The original plot was created using GraphPad, but here is a decent re-creation of it in R.
fig_4c_data %>% ggplot() +
geom_quasirandom(aes(x = kd_timing, y = ves_vol), size = 0.5, width = 0.15, bandwidth = 0.5) +
scale_y_continuous(expand = c(0,0)) +
theme_classic()
Let’s fix this with side-by-side raincloud plots!
fig_4c_left <- ggplot(data = fig_4c_data, aes(x = kd_timing, y = ves_vol)) +
geom_flat_violin(scale = "area", position = position_nudge(y = 0, x = 0.17), alpha = 0.8) +
geom_point(position = position_jitter(width = 0.1), size = 0.3, alpha = 0.6) +
geom_boxplot(width = 0.1, outlier.shape = NA, alpha = 0.85) +
theme_classic() +
scale_y_continuous(breaks = seq(0,15,5), expand = c(0,0)) +
scale_x_discrete(labels = c("Mis", "Rab6", "Mis", "Rab6")) +
labs(x = "",
y = expression(paste("Vesicle Volume (", mu, m^{3}, ")"))) +
coord_fixed(ratio = 0.5, ylim = c(0,18), clip = "off") +
annotate("text", x = 1.5, y = -1.4, label = "No 6FP", size = 4) +
annotate("text", x = 3.5, y = -1.4, label = "+6FP", size = 4) +
geom_segment(aes(x = 0.8, xend = 2.2, y = -0.9, yend = -0.9), size = 0.4) +
geom_segment(aes(x = 2.8, xend = 4.2, y = -0.9, yend = -0.9), size = 0.4) +
theme(axis.text = element_text(size = 11, colour = "black"),
axis.title.y = element_text(size = 12, colour = "black"))

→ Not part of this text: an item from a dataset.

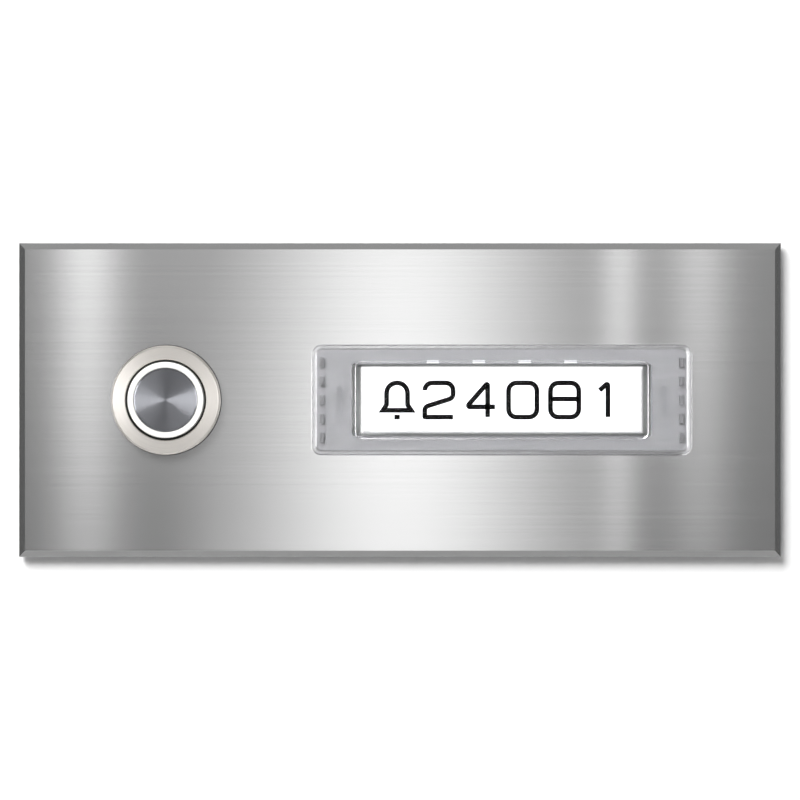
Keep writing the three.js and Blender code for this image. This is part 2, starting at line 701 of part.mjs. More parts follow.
// Each wire starts at x, z from the button's axis, rises straight out, and ends in one pole of the plug.
const WIRES = {
  wire_bell_left: {
    start: [-BLADE_MIDDLE, 0],
    rise: 3.1,
    pole: 1.5,
    route: [
      [-56.6, 32.2, -0.2],
      [-52, 33, -0.7],
      [-44, 31.6, -1.5],
      [-35, 27.4, -2.6],
      [TIE_X, 24.15, -3],
      [-16, 22.6, -3],
      [-6, 22.2, -2.4],
      [1, 21.6, -1.2],
      [4.1, 19, -0.2],
    ],
    drop: 3.2,
  },
  wire_bell_right: {
    start: [BLADE_MIDDLE, 0],
    rise: 1.6,
    pole: -1.5,
    route: [
      [-44.5, 29.2, -0.5],
      [-41.5, 28.4, -1.3],
      [-34, 24.8, -2.5],
      [TIE_X, 21.85, -3],
      [-16, 20, -3],
      [-8, 19, -2],
      [-4, 17.2, -0.6],
    ],
    drop: 2.7,
  },
  wire_light_top: {
    start: [0, LED_PIN.z],
    rise: 2.2,
    pole: 0.5,
    route: [
      [-50.1, 30, 6],
      [-45, 29.6, 4],
      [-36, 26.6, 0.6],
      [TIE_X, 23, -1.85],
      [-16, 21.4, -1.4],
      [-7, 20.8, -0.6],
      [0, 19.6, 0.4],
      [1.75, 17.4, 0.1],
    ],
    drop: 2.7,
  },
  wire_light_bottom: {
    start: [0, -LED_PIN.z],
    rise: 2.2,
    pole: -0.5,
    route: [
      [-50.1, 30, -6.7],
      [-45, 29.4, -6.5],
      [-36, 26.4, -5.4],
      [TIE_X, 23, -4.15],
      [-16, 21.4, -4],
      [-7, 20, -3.4],
      [-2.4, 18.2, -1.5],
      [-0.75, 16.4, -0.2],
    ],
    drop: 2.5,
  },
};

function wire({ start, rise, route, drop, pole }) {
  const [x, z] = [BUTTON_X + start[0], start[1]];
  const plugX = MODULE_X + SOCKET.x + pole * SOCKET.pitch;
  const points = [
    [x, BUTTON_END, z],
    [x, BUTTON_END + rise, z],
    ...route,
    [plugX, PLUG_END + drop, 0],
    [plugX, PLUG_END, 0],
  ];
  const path = points.map((point) => new THREE.Vector3(...point));
  return wireAlong(new THREE.CatmullRomCurve3(path, false, "centripetal"), WIRE_RADIUS, 30, 6);
}

function lead() {
  const group = new THREE.Group();
  for (const [name, course] of Object.entries(WIRES)) {
    place(group, name, wire(course), MATERIAL.rubber);
  }
  const tie = ring(2.1, 2.9, -1.2, 1.2, 20).rotate([0, 0, 90]);
  place(group, "lead_tie", tie, MATERIAL.opal, TIE_X, 23, -3);
  return group;
}

// ---------- assembly ----------
const panel = new THREE.Group();
place(panel, "front_plate", frontPlate(), MATERIAL.plate);
place(panel, "wall_seal", wallSeal(), MATERIAL.rubber);
const [studX, studZ] = [STUD.pitchX / 2, STUD.pitchZ / 2];
[[-1, 1], [1, 1], [1, -1], [-1, -1]].forEach(([x, z], i) => {
  place(panel, `wall_stud_${i + 1}`, wallStud(), MATERIAL.fixing, x * studX, 0, z * studZ);
});
panel.add(buttonAssembly(), nameModule(), lead());

export default panel;
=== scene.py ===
"""Looks of the door intercom panel: fine meshes, materials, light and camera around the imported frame."""
import math

import bmesh
import bpy
from mathutils import Matrix, Vector


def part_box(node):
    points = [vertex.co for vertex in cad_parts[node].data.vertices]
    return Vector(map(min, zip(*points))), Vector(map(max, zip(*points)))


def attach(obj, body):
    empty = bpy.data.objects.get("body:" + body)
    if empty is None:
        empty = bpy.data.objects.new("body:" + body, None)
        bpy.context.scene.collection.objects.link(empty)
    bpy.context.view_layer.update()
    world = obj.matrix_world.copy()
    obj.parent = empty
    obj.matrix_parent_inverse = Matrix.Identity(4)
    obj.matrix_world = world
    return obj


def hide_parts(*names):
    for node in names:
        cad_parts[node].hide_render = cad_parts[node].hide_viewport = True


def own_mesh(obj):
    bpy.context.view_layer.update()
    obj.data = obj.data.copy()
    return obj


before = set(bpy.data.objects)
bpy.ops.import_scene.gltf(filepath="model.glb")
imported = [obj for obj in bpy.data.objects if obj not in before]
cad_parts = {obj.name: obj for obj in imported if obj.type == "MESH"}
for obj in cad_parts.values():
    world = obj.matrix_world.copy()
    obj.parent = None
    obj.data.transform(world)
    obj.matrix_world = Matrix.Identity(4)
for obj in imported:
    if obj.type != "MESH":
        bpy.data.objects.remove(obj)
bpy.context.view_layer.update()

MM = 0.001
TAU = 2 * math.pi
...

fig_4c_right <- ggplot(data = fig_4c_data, aes(x = kd_timing, y = ves_vol)) +
geom_flat_violin(scale = "area", position = position_nudge(y = 0, x = 0.275), alpha = 0.8) +
geom_point(position = position_jitter(width = 0.25), size = 0.1, alpha = 0.6, colour = "grey50") +
geom_boxplot(width = 0.2, outlier.shape = NA, alpha = 1) +
theme_classic() +
scale_y_continuous(breaks = seq(0,3,0.5), expand = c(0,0)) +
scale_x_discrete(labels = c("Mis", "Rab6", "Mis", "Rab6")) +
labs(x = "",
y = expression(paste("Vesicle Volume (", mu, m^{3}, ")"))) +
coord_fixed(ratio = 1.0, ylim = c(0,3.1), clip = "off") +
annotate("text", x = 1.5, y = -0.35, label = "No 6FP", size = 4) +
annotate("text", x = 3.5, y = -0.35, label = "+6FP", size = 4) +
geom_segment(aes(x = 0.8, xend = 2.2, y = -0.25, yend = -0.25), size = 0.45) +
geom_segment(aes(x = 2.8, xend = 4.2, y = -0.25, yend = -0.25), size = 0.45) +
theme(axis.text = element_text(size = 12, colour = "black"),
axis.title.y = element_text(size = 14, colour = "black"))
plot_grid(fig_4c_left,fig_4c_right, labels = c("C",""), axis = "b", greedy = FALSE, rel_widths = c(1,2))
NOTE: cowplot::plot_grid
has issues with the labels I used to annotate the +/- 6FP conditions, so the two graphs are not aligned in this Rmarkdown file (but will be manually aligned in designing the actual figure).